The Black Prince lives in the plains and has humans, hobgoblins, orcs, ogres, and hill giants for minions. They ride horses and use healing and buff magic. The Black Prince himself is lightning fast and hits hard. He has no ranged attacks, but he’s really good at getting to enemies in a hurry despite intervening obstacles, so he doesn’t care. His main weakness is swarms.

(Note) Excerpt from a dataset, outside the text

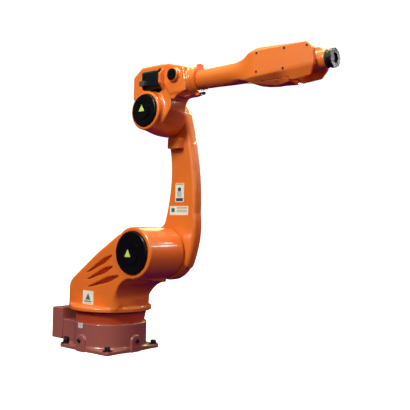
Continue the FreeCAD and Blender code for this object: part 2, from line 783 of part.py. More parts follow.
def forearm_motor_flange():
    """Octagonal flange between the motor and the housing."""
    body = new_body("forearm_motor_flange")
    half = S.motor_flange_size / 2
    corner = half * OCTAGON_CORNER
    low_y, high_y = S.motor_y - half, S.motor_y + half
    low, high = motor_level() - half, motor_level() + half
    points = [
        (low_y + corner, low), (high_y - corner, low), (high_y, low + corner),
        (high_y, high - corner), (high_y - corner, high), (low_y + corner, high),
        (low_y, high - corner), (low_y, low + corner),
    ]
    pad(body, "forearm_motor_flange_pad", "X", S.housing_rear - S.motor_flange_thick, S.housing_rear,
        outline(points))
    return body


def motor_connector():
    rear = S.housing_rear - S.motor_flange_thick - S.motor_length
    near = S.motor_y - S.motor_side / 2
    low = motor_level() - S.motor_side / 2
    return rounded_box("motor_connector", "Y", (near - S.socket_height, near),
                       (rear, rear + S.socket_width), (low + S.motor_edge, low + S.motor_edge
                                                       + S.socket_depth), S.socket_edge)


def rear_cover():
    """Rounded cover over the drives behind the elbow."""
    low, top = roll_level() + S.cover_low, roll_level() + S.cover_top
    body = new_body("rear_cover")
    pad(body, "rear_cover_pad", "Y", S.cover_near, S.cover_far, outline([
        (S.cover_rear, low),
        (S.housing_rear - S.seat_gap, low),
        (S.housing_rear - S.seat_gap, roll_level() + S.cover_front_top),
        (S.cover_crown, top),
        (S.cover_rear + S.cover_slope, top),
        (S.cover_rear, top - S.cover_slope_drop),
    ]))
    dress(body, "Fillet", "rear_cover_round", S.cover_edge, runs_along("Y"))
    return body


def boss_cap():
    return cylinder("side_boss_cap", "Y", S.boss_cap_radius,
                    (S.boss_x, -S.boss_reach - S.boss_cap_thick, roll_level() + S.boss_rise),
                    S.boss_cap_thick)


# ---------------------------------------------------------------- forearm

def collar_rear():
    return S.housing_nose + S.seat_gap


def forearm_collar():
    """Ring that joins the forearm to its drive, with a stop lug above and below."""
    body = new_body("forearm_collar")
    half = S.collar_lug / 2
    rear, front = collar_rear(), collar_rear() + S.collar_length
    pad(body, "collar_ring", "X", rear, front, circle(0, roll_level(), S.collar_radius))
    pad(body, "collar_lugs", "X", rear, front,
        rectangle(-half, half, roll_level() - S.collar_lug_reach, roll_level() + S.collar_lug_reach))
    return body


def collar_buffer():
    level = roll_level() - S.collar_lug_reach + S.buffer_radius
    return cylinder("forearm_stop_buffer", "X", S.buffer_radius,
                    (collar_rear() + S.collar_length, 0, level), S.buffer_length)


def loft_rings(rings):
    """Closed solid through rings of (x, half width, top, low, corner radius)."""
    wires = []
    for x, half, top, low, corner in rings:
        wires.append(rounded_ring(x, half, top, low, corner))
    return Part.makeLoft(wires, True, True)


def rounded_ring(x, half, top, low, corner):
    """Wire across X: a rectangle with round corners."""
    centres = ((half - corner, top - corner, 0), (-half + corner, top - corner, 90),
               (-half + corner, -low + corner, 180), (half - corner, -low + corner, 270))
    edges, spots = [], []
    for centre_y, centre_z, start in centres:
        arc = [Vector(x, centre_y + corner * math.cos(math.radians(start + turn)),
                      centre_z + corner * math.sin(math.radians(start + turn)))
               for turn in (0, 45, 90)]
        spots.append(arc)
    for number, arc in enumerate(spots):
        edges.append(Part.Arc(*arc).toShape())
        edges.append(Part.LineSegment(arc[2], spots[(number + 1) % 4][0]).toShape())
    return Part.Wire(edges)


def flare():
    """Smooth change from the round tube to the flat-sided wrist head."""
    item = DOC.addObject("Part::Feature", "forearm_flare")
    tube = S.tube_front_radius.value
    item.Shape = loft_rings([
        (S.tube_front.value, tube, tube, tube, tube * 0.96),
        (S.head_rear.value, S.head_half.value, S.head_top.value, S.head_low.value, S.head_edge.value),
    ])
    item.Placement = Placement(Vector(0, 0, roll_level().value), Rotation())
    return item


def fork_inner():
    return S.wrist_half + S.seat_gap


def fork_outline():
    """Fork arm in side view: full height behind the wrist axis, cut back above and below it."""
    level = roll_level()
    return [
        (S.head_front, level - S.fork_low),
        (S.fork_bottom_front, level - S.fork_low),
        (S.fork_front, level - S.fork_nose_low),
        (S.fork_front, level + S.fork_nose_top),
        (S.fork_top_front, level + S.head_top),
        (S.head_front, level + S.head_top),
    ]


def head_outline():
    """Section of the wrist head: upright sides, the lower corners cut back to the keel."""
    level = roll_level()
    side, low, top = level - S.side_cover_low, level - S.head_low, level + S.head_top
    return [
        (-S.head_half, top),
        (-S.head_half, side),
        (-S.keel_half, low),
        (S.keel_half, low),
        (S.head_half, side),
        (S.head_half, top),
    ]


def forearm_casting():
    """Tube, flare, wrist head and fork in one casting."""
    rear = collar_rear() + S.collar_length
    tube = cone("forearm_tube", "X", S.tube_rear_radius, S.tube_front_radius,
                (rear, 0, roll_level()), S.tube_front - rear)
    head = new_body("forearm_head")
    pad(head, "forearm_head_pad", "X", S.head_rear, S.head_front, outline(head_outline()))
    dress(head, "Fillet", "forearm_head_round", S.head_edge, runs_along("X"))
    arms = []
    for side, label in ((-1, "near"), (1, "far")):
        start, end = (fork_inner(), S.head_half) if side > 0 else (-S.head_half, -fork_inner())
        arm = new_body("fork_arm_" + label)
        pad(arm, f"fork_{label}_bar", "Y", start, end, outline(fork_outline()))
        arms.append(arm)
    return fuse("forearm_casting", [tube, flare(), head] + arms)


def side_cover(name, side):
    """Thin cover screwed to the side of the wrist head."""
    body = new_body(name)
    inner, outer = S.head_half, S.head_half + S.side_cover_thick
    start, end = (inner, outer) if side > 0 else (-outer, -inner)
    low, top = roll_level() - S.side_cover_low, roll_level() + S.side_cover_top
    pad(body, name + "_pad", "Y", start, end, outline([
        (S.head_rear, low),
        (S.side_cover_front - S.side_cover_nose / 2, low + S.side_cover_slant),
        (S.side_cover_front, low + S.side_cover_slant + S.side_cover_nose),
        (S.side_cover_front, top - S.side_cover_nose),
        (S.side_cover_front - S.side_cover_nose, top),
        (S.head_rear, top),
    ]))
    return body


def bottom_cover():
    """Keel-shaped cover under the wrist head."""
    body = new_body("wrist_bottom_cover")
    join = roll_level() - S.head_low
    bottom = roll_level() - S.keel_low
    pad(body, "bottom_cover_pad", "Y", -S.keel_half, S.keel_half, outline([
        (S.head_rear, join),
        (S.head_rear + S.keel_slope, bottom),
        (S.head_front - S.keel_nose, bottom),
        (S.head_front, join),
    ]))
    return body


# ---------------------------------------------------------------- wrist

def wrist_housing():
    """Knuckle that tilts between the fork arms, with the barrel of the tool drive."""
    body = new_body("wrist_housing")
    pad(body, "wrist_knuckle", "Y", -S.wrist_half, S.wrist_half,
        circle(S.wrist_x, roll_level(), S.wrist_radius))
    pad(body, "wrist_barrel", "X", S.wrist_x, S.barrel_front, circle(0, roll_level(), S.barrel_radius))
    return body


def seal_ring():
    return cylinder("wrist_seal_ring", "X", S.seal_radius, (S.barrel_front, 0, roll_level()),
                    S.seal_length)


def tool_flange():
    """Flange to ISO 9409-1-63-4-M6 on a waisted hub."""
    body = new_body("tool_flange")
    rear = S.barrel_front + S.seal_length + S.seat_gap
    face = rear + S.tool_hub + S.tool_plate
    pad(body, "tool_hub_pad", "X", rear, rear + S.tool_hub, circle(0, roll_level(), S.tool_waist))
    pad(body, "tool_plate_pad", "X", rear + S.tool_hub, face, circle(0, roll_level(), S.tool_radius))
    pocket(body, "tool_pilot", "X", face - S.pilot_depth, face, circle(0, roll_level(), S.pilot_radius))
    for number in range(int(S.tool_bolts.value)):
        turn = math.radians(45 + 360 * number / S.tool_bolts.value)
        reach = S.tool_pitch / 2
        pocket(body, f"tool_bolt_hole_{number}", "X", face - S.tool_bolt_depth, face,
               circle(reach * round(math.cos(turn), 9), roll_level() + reach * round(math.sin(turn), 9),
                      S.tool_bolt / 2))
    return body


# ---------------------------------------------------------------- assembly

def build():
    return [
        base_casting(),
        connector_box(),
        connector_panel(),
        connector_hood("power_connector", -1),
        connector_hood("signal_connector", 1),
        gland("air_inlet", -S.gland_offset),
        gland("earth_gland", S.gland_offset),
        reducer_ring(),
        turret_casting(),
        turret_stop(),
        motor_cap("shoulder_motor_cap", S.shoulder_x, S.shoulder_level, S.turret_near,
                  S.drum_radius - S.drum_rim),
        joint_flange("shoulder_output_flange", S.shoulder_x, S.shoulder_level,
                     S.drum_radius - S.drum_rim, S.turret_far),
        link_arm_casting(),
        hub_cover("shoulder_hub_cover", S.shoulder_x, S.shoulder_level, S.arm_hub_radius),
        hub_cover("elbow_hub_cover", S.elbow_x, elbow_level(), S.arm_head_radius),
        elbow_rest(),
        elbow_casting(),
        motor_cap("elbow_motor_cap", S.elbow_x, elbow_level(), S.elbow_near,
                  S.elbow_drum_radius - S.elbow_rim),
        joint_flange("elbow_output_flange", S.elbow_x, elbow_level(),
                     S.elbow_drum_radius - S.elbow_rim, S.elbow_far),
        forearm_motor_flange(),
        forearm_motor(),
        motor_connector(),
        rear_cover(),
        boss_cap(),
        forearm_collar(),
        collar_buffer(),
        forearm_casting(),
        side_cover("wrist_cover_near", -1),
        side_cover("wrist_cover_far", 1),
        bottom_cover(),
        wrist_housing(),
        seal_ring(),
        tool_flange(),
    ]


def check_document():
    for item in DOC.Objects:
        if "Invalid" in item.State or "Error" in item.State:
            raise RuntimeError(f"{item.Name}: {item.State}")


def export(parts):
    os.makedirs("parts", exist_ok=True)
    for item in parts:
        shape = item.Shape
        if shape.isNull() or not shape.isValid():
            raise RuntimeError(f"{item.Label} has no valid shape")
    for item in parts:
        item.Shape.exportStep(f"parts/{item.Label}.step")


PARTS = build()
DOC.recompute()
check_document()
export(PARTS)
for part in PARTS:
    print(part.Label, len(part.Shape.Solids), round(part.Shape.Volume / 1e6, 3), "litres")
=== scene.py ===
"""Looks of a six-axis industrial robot arm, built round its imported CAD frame.

The castings are smooth skins of signed-distance fields. Fields, profiles and small pieces are
written in millimetres in the row frame, and become metres when a mesh is made.
"""
import json
import math

import bpy
import numpy as np
from mathutils import Matrix, Vector


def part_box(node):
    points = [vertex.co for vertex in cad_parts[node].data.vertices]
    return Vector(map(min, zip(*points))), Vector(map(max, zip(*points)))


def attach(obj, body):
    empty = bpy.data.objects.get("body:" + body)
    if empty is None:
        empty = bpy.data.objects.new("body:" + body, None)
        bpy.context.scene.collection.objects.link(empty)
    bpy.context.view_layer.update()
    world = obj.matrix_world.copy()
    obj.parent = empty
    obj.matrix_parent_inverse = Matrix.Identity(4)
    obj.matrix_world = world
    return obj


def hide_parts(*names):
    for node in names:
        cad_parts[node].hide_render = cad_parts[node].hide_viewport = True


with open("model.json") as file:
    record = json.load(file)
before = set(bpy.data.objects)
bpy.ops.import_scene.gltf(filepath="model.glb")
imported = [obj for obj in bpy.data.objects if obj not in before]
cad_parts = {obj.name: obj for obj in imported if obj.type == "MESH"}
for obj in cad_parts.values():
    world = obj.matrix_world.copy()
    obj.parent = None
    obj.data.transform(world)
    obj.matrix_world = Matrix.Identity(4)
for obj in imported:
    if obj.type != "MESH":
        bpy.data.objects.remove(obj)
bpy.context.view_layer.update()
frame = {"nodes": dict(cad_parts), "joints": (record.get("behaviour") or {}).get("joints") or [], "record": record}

MM = 0.001
NEWTON_STEPS = 6        # times that a skin is pulled onto its field's zero surface
LONGEST_MOVE = 0.7      # furthest pull each time, as a share of the grid step
SHARP_ANGLE = 35        # degrees between faces that show a crisp edge
SINK = 0.2              # how far a screw starts inside the face it sits on
DECAL_SINK = 0.5        # how far a label starts inside its face
DECAL_BEVEL = 0.25
JOINT_SPOT = {joint["name"]: [value / MM for value in joint["pos_m"]] for joint in frame["joints"]}
SHOULDER_X, _, SHOULDER_Z = JOINT_SPOT["shoulder_pivot"]
ELBOW_X, _, ELBOW_Z = JOINT_SPOT["elbow_pivot"]
WRIST_X, _, ROLL_Z = JOINT_SPOT["wrist_bend"]


def cad_box(node):
    """Lowest and highest corner of a CAD node, in millimetres."""
    low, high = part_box(node)
    return np.array(low) / MM, np.array(high) / MM


# ---------------------------------------------------------------- signed distances

def smooth_min(first, second, blend):
    """Union of two distances, with a fillet about as wide as the blend."""
    share = np.clip(0.5 + 0.5 * (second - first) / blend, 0, 1)
    return second + (first - second) * share - blend * share * (1 - share)


def smooth_max(first, second, blend):
    """Intersection of two distances, with its edge softened."""
    return -smooth_min(-first, -second, blend)


def minus(solid, tool, blend):
    """Solid without the tool, with the cut's edge softened."""
    return smooth_max(solid, -tool, blend)


def both(first, second, edge):
    """Intersection of two distances with a convex edge of that radius."""
    a, b = first + edge, second + edge
    return np.minimum(np.maximum(a, b), 0) + np.hypot(np.maximum(a, 0), np.maximum(b, 0)) - edge


def slab(value, low, high):
    """Distance to the layer between two values of one coordinate."""
    return np.abs(value - (low + high) / 2) - (high - low) / 2


def disc(u, v, centre_u, centre_v, radius):
    """Distance to a circle in the (u, v) plane."""
    return np.hypot(u - centre_u, v - centre_v) - radius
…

The Black Prince’s minions are very flexible between offense and defense and have a good mix of units at all ranges. They’re generally resilient, but rely on healing rather than armor for that resilience, which means snipers and assassins who are deadly due to ignoring armor aren’t nearly as effective, especially since the Black Prince hits hard at any range and is overwhelmingly fast, able to dictate the range of any encounter in open terrain. He also has the perception to defeat stealth-based attacks. While he is weaker at range than Queen Mab and weaker in melee than the Troll King, he can fight Queen Mab in melee and the Troll King at range where he has the advantage. The Black Prince’s mobility and tactical flexibility make him king of the field battle, effective at raids and patrolling for enemy raiders, and defending against or performing assassinations – so long as he’s in the field where there are lots of straight lines. The Black Prince’s buffers can counter battlefield control spells, but he has no answer for heavy fortifications and he is bad at splitting his attacks between targets. His back line consists almost entirely of snipers and healers, with no nukers to speak of. As such, the Lich King can chew him to pieces any time the battlefield is too choked with obstructions for the Black Prince to dictate the range of the encounter, and even the Troll King and Queen Mab, armies the Black Prince ordinarily has the advantage on, can defeat him with the advantage of heavy fortification, the Troll King by forcing him to fight in the corridors where melee is king and Queen Mab by starting the fight at extreme range so that the Black Prince will be at a serious numerical disadvantage by the time he’s found a way to scale the walls.

The Lord of the Damned lives in the lower planes and has cultists and demons for minions. They ride wyverns and use AoE fire magic. The Lord of the Damned himself is a powerful AoE caster who can sacrifice his minions for a power up to his attacks. First level minions are worth nothing, however, and the power boost increases with the minion level of the minion sacrificed. Personally he is fairly fragile and is less effective against single targets.

The Lord of the Damned’s minions are mainly concerned with control tanking, debuffing the enemy, and spitting out more of the AoE damage that the Lord of the Damned himself does. Their strategy is to keep a front line strong enough and the enemy weak enough to be nuked into ash. He’s most effective against swarms of small enemies and anyone who tries to engage head-on and in melee, especially in the field where his debuffers can weaken their most powerful units before the melee is joined. He is effective both in melee, where his cernugons and erinyes shine, and at range, where his imps are the star of the fight. He is good both against swarms, who are vulnerable to his AoE damage, and against small armies of individually powerful units, who can have lots of debuffs stacked on them quickly. What he is not good at is marathons, because he has no healing whatsoever. The Lord of the Damned can win almost any individual battle, but in extended campaigns he will quickly lose the war.